If we let politicians do it, they'll do it wrong. If we do it first, and push hard to have politicians adopt our system when they've decided that regulation will happen, then we have a chance that it won't be awful.
As for consultants, yes, that could be a problem. However, I think professional licensure would minimize that because requiring a Professional Software Engineer (PSWE) on a project means having someone there for the long term, dedicated to the project, which is antithetical to consultants game plan to run either short projects or many projects at once.
As for Big Tech monopolists, yes that could be a problem. However, I think professional licensure, with a Code of Ethics, would actually give the PSWE at such companies the ability to say no to such monopolization. And they would, if we could actually threaten loss of license.

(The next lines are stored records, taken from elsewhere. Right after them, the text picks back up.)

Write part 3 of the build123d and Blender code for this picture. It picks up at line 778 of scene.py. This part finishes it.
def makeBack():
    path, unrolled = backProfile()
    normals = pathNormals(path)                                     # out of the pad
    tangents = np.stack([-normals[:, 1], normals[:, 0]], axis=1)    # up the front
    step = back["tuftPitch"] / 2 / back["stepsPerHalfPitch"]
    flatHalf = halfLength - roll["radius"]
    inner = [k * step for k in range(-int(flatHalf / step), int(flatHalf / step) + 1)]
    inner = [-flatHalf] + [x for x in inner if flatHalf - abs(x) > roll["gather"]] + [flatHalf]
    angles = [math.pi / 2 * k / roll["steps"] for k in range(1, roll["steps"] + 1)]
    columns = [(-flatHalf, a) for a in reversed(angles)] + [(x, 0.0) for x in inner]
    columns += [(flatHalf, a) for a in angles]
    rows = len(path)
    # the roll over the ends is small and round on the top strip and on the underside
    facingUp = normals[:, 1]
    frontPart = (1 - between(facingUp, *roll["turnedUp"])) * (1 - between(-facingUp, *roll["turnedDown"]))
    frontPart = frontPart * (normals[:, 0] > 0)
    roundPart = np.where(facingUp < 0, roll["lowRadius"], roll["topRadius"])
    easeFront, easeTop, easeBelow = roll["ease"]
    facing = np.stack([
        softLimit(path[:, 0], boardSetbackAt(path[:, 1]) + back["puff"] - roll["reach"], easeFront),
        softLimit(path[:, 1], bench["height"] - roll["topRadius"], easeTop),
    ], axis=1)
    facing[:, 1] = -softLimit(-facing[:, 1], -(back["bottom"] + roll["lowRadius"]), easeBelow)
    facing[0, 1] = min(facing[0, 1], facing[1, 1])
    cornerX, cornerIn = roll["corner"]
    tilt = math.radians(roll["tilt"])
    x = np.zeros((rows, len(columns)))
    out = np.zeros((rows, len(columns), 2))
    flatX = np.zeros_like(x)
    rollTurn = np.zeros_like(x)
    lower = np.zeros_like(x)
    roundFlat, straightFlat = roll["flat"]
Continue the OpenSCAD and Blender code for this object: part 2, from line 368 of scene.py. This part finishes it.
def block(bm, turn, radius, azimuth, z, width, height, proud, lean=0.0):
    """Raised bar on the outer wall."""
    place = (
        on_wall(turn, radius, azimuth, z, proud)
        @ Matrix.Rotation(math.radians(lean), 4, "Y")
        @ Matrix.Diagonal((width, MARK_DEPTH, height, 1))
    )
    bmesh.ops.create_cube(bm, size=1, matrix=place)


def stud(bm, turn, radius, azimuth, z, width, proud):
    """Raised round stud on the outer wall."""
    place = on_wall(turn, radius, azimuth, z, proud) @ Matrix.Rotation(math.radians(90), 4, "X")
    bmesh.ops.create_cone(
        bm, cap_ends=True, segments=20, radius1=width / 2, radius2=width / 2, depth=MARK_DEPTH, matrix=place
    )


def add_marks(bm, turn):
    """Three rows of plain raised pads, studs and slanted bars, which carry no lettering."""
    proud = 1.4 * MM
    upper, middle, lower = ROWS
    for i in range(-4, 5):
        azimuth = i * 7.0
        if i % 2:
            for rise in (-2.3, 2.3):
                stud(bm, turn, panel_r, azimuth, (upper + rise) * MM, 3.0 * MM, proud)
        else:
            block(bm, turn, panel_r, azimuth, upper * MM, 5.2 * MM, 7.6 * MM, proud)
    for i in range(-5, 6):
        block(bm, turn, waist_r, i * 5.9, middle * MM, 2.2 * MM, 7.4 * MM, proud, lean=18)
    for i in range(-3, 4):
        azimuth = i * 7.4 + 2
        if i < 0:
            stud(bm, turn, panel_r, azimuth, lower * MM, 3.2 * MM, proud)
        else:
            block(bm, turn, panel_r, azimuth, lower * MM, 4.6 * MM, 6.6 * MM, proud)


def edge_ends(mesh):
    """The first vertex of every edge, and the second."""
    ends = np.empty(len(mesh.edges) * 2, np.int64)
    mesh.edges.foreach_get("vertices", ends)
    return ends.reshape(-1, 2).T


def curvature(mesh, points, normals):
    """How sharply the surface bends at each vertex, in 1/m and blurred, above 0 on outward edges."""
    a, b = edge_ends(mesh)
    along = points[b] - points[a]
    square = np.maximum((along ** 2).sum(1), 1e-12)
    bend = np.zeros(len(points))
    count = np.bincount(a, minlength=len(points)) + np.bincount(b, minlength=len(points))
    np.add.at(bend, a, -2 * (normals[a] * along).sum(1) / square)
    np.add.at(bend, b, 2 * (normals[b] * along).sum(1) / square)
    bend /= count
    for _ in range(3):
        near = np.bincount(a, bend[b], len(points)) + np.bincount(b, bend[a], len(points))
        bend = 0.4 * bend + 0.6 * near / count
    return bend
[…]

So you are correct that my proposal isn't perfect, but I do think it minimizes the risk of bad things happening among the others.
I just hope it doesn't destroy the nice things.
If it does, well, this is why we can't have nice things.
What tends to happen with professional licensing is that barriers to entry are erected, reducing the supply of labour and artificially increasing the price of labour for existing software engineers.
See cosmetology licenses for example: it is ludicrous that it is illegal to shampoo someone's hair in New York without completing a 1,000 hour course of study or having 5 years (!!!) of experience [1]. Yeah, sure, you shouldn't be spreading diseases or anything, but this is far, far beyond that.
A less ridiculous example: doctors. In the US, there is a hilariously restrictive number of residency places available, and this number is set by the government and backed by the American Medical Association. This inflates doctors' wages and makes it much harder to become a doctor than is necessary. There's a strong case for licensing doctors, but the particular way it's done in the US is obviously suboptimal.
My point is that yes, politicians writing regulations wrong will hurt the industry, but strangling the industry by limiting the number of software engineers can also cause harm.
I believe you know this already ("my proposal isn't perfect") so don't take this as an argument, I'm just making the possible downsides explicit and adding some detail.
Yes, I do, and I agree. This could go horribly wrong.
It also creates artificial scarcity which will easily 10X costs.
Dealing with security problems is much cheaper.
Such gatekeeping almost always ends up preventing new innovative entrants from coming in. It protects those who have the certification from competition. Thus leading to stagnation in the industry.
If you can’t tell I am deeply and profoundly cynical of systems like this. They always turn into rent extraction schemes for bureaucrats, consultants, etc.